For the last two years, GEA in the USA has been working closely with General Electric (GE) to support the company’s membrane manufacturing technology to better meet their joint customers’ needs. This cooperation has resulted in the recent development of new ‘GE Blister Free’ reverse osmosis (RO) membranes that have the potential to significantly reduce costs for dairy processing plants.
In 2014 GEA and GE agreed to work jointly to solve the problem of blistering RO membranes in dairy processing that has plagued the industry for quite some time. RO membranes are especially susceptible to blistering owing to the high pressures experienced during the process. The problem can also occur in nanofiltration (NF) and ultrafiltration (UF) membranes when used in some applications.
These blisters pose a risk since they can harbour microorganisms and, when discovered during routine USDA (United Stated Department of Agriculture) inspections, can result in the plant being shut down immediately until the membranes have been replaced. Not only are the membranes themselves expensive, the cost of an unscheduled shutdown of the plant can be extreme. This high cost, plus the adverse publicity that could arise, have made the avoidance of blisters a key ambition in the industry for 30 years or more.

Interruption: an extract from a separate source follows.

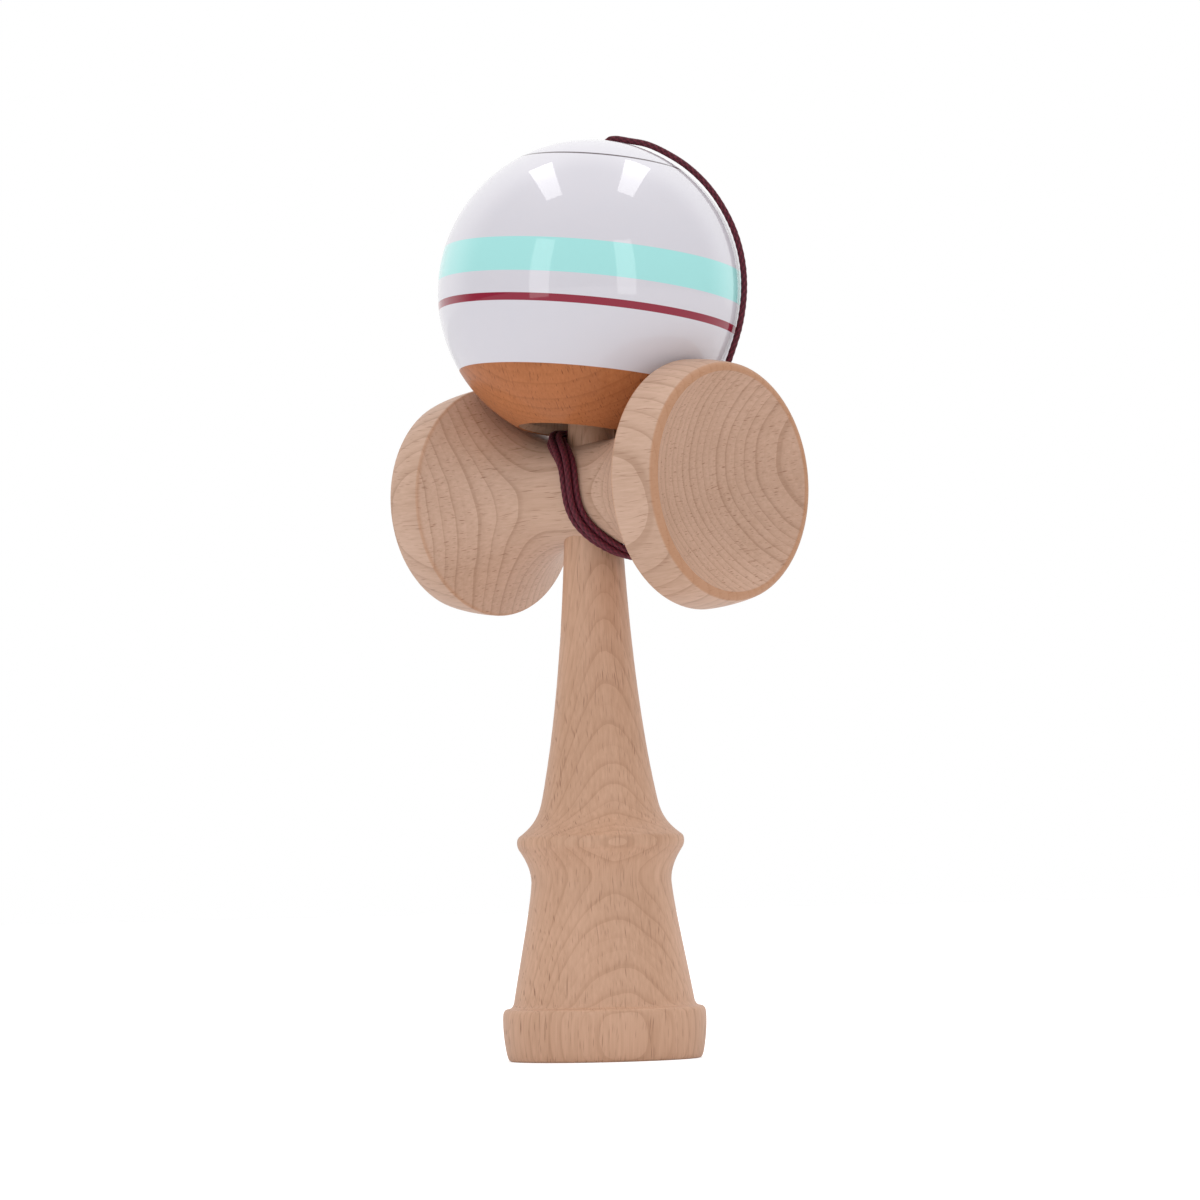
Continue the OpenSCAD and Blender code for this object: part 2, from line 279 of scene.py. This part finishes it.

Following the GEA initiative, GE set about enhancing their RO membranes to stop blistering. GEA, with the cooperation of an end user, provided testing and evaluation facilities allowing membranes to work under operational conditions for over one year in GEA equipment. Applications tested included whey concentration and water recovery operations and several different membrane formulations were used during the test period. During testing, the final revision of membranes showed prevention of blistering.
“Our customer, just like many others, had been having a problem with the blistering of RO membranes for some time,” explains Mike Roberts, GEA Process Engineer. “By joining forces and working closely with GE we have been able to provide a solution that enhances GE’s product range giving it a competitive edge, reduces costs for our customers and helps to prevent the risk of product contamination. It also means that the USDA is happy – which has got to be a good thing!”
Mike Roberts continues by thanking his customer for its cooperation and congratulating GE for its ingenuity and perseverance in solving a problem that has existed in the industry for many years. “We were the intermediary,” he says. “The customer used our equipment which, in turn, used GE membranes. It shows that through cooperation it’s often possible to achieve remarkable results.”
Fred Liberatore, Global Commercial Director at GE explains, “Partnering GE’s technology with GEA’s processing knowledge to ultimately reduce product contamination is in everyone’s interest, especially the consumers.”
The improved ’Blister Free RO Membranes’ are available from GE since November.